The first sentence of a letter from a public relations firm representing a Beverly Hills ophthalmologist was dramatic and eye-catching enough.
"There is a 20-minute procedure that 'cures' myopia (nearsightedness)," it said, and it went on to promise miracle surgery that can permit someone who is nearsighted to "throw those glasses away."
Striking though it was, the letter received by The Times a few weeks ago was merely representative of a flood of pitches sent to the nation's news media in the last 12 months or so on behalf of doctors all over the country.
The subject of this promotional onslaught is a type of eye surgery called radial keratotomy in which the cornea--the eye's outer lens--is flattened by a series of microscopic incisions to bring an acutely nearsighted eye back to close to normal vision. In some cases, people with vision as out of kilter as 20/600 have realized correction to near the norm of 20/20.

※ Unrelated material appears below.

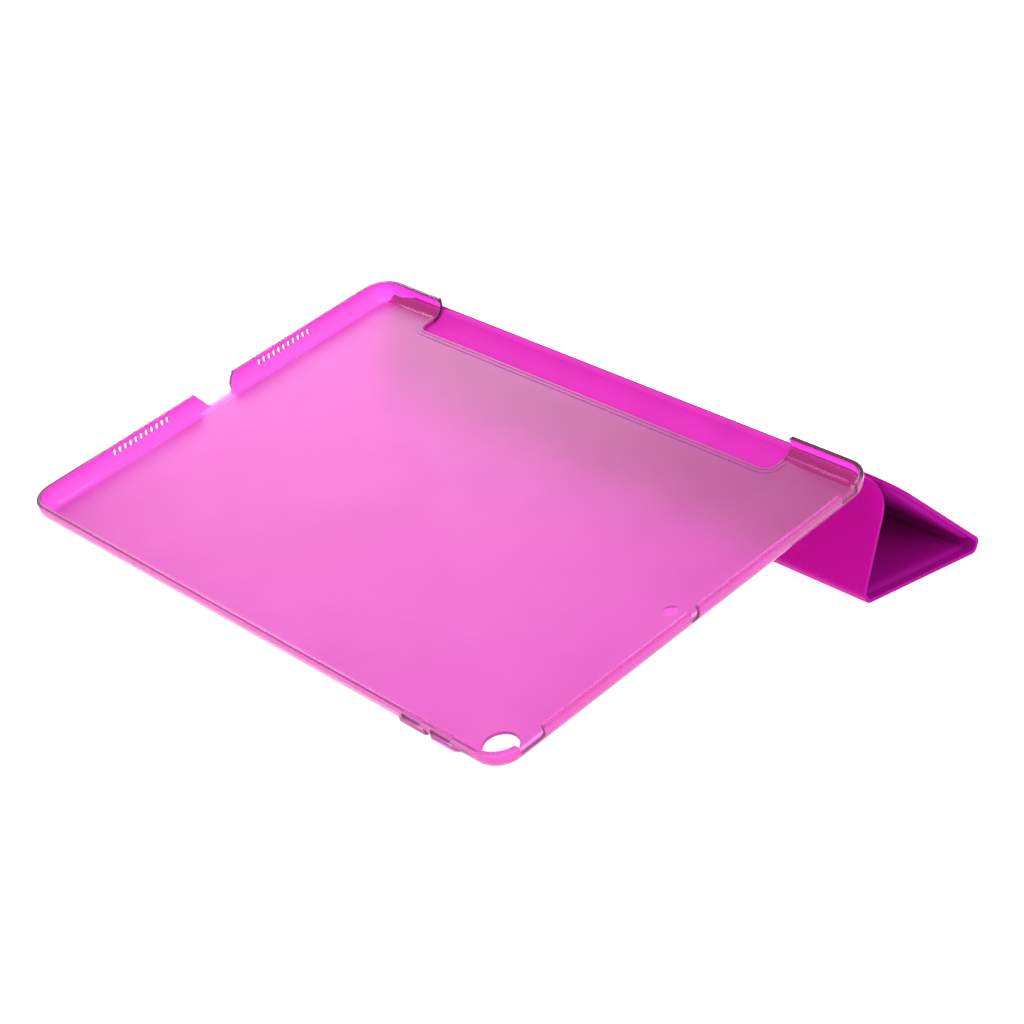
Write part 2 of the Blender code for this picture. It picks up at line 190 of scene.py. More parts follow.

Radial keratotomy's promise, however, remains unestablished in a scientifically consistent way, most experts agree. Even Dr. Paul First, who retained the public relations agency to bolster his radial keratotomy practice, now says he has some doubts about marketing claims being made for the surgery. First said the PR campaign yielded only about 25 patients and he has since severed relations with that firm.
"Some of the ads (and public relations pitches) I think (amount to) overmarketing," First said, conceding that the assertion made on his behalf that the operation can "cure" nearsightedness--technically called myopia--"is not a truthful statement.
"Some of the ads I've seen that say, 'throw away your glasses,' they're selling a dream and I guess that is what ads sell. On some people, the dream can come true, but it seems like that's not medicine--guaranteeing things."
The campaign on First's behalf was orchestrated by account executive Jane Summer of the firm of Boonshaft-Lewis Public Relations. She asserted that while she had not, in fact, shown the letter to First, she based its contents on conversations with First and other doctors who perform radial keratotomy. "I consider myself a person of integrity and I'm not in the business of hype," she said. Radial keratotomy is the object of a still-incomplete national study that recently reported results of the first year of its intended five-year inquiry. Preliminary though those results are, the controversy over the effectiveness of the procedure and how widely it should be performed has already prompted two federal court lawsuits by doctors who want to offer the surgery more widely and to have insurance companies reimburse them for it but who have alleged restraint of trade by other physicians who have labeled radial keratotomy "experimental."
A wide array of experts believe that radial keratotomy--for most nearsighted people--doesn't result in vision that is any better than what they already experience with glasses or contact lenses. In some cases, the vision may be worse--or at least not as reliably corrected. This is all at a cost of as much as $3,000 per eye.
All of this, however, has not been enough to prevent radial keratotomy from becoming an example of how the changing nature of medical practice and the increasing effects of economic pressure on doctors are combining to turn medicine into a profession in which marketing plays an ever-increasing role. Radial keratotomy, which many eye specialists still consider to be unproven and some still fear may lead to unanticipated long-term complications, has become one of the most promoted developments in medicine's recent history.
Dr. Byron Demorest of Sacramento, president of the American Academy of Ophthalmology, described radial keratotomy as "an alternative treatment for nearsightedness that can be offered or may be offered to any individual who is unable to tolerate glasses or contact lenses or who needs vision better than a certain level to qualify for a job."
Asked if the claims in the enthusiastic first paragraph of the letter sent out on First's behalf were true, Demorest chuckled for a moment, then said, "Of course not."
Demorest added in a telephone interview: "The problem is there is no predictability about the outcome and there still are some side effects. With this procedure, there's a question of the long-term side effects after five or 10 years. We honestly don't know. Some of the results (so far are) really encouraging, but it is still an evolving technique."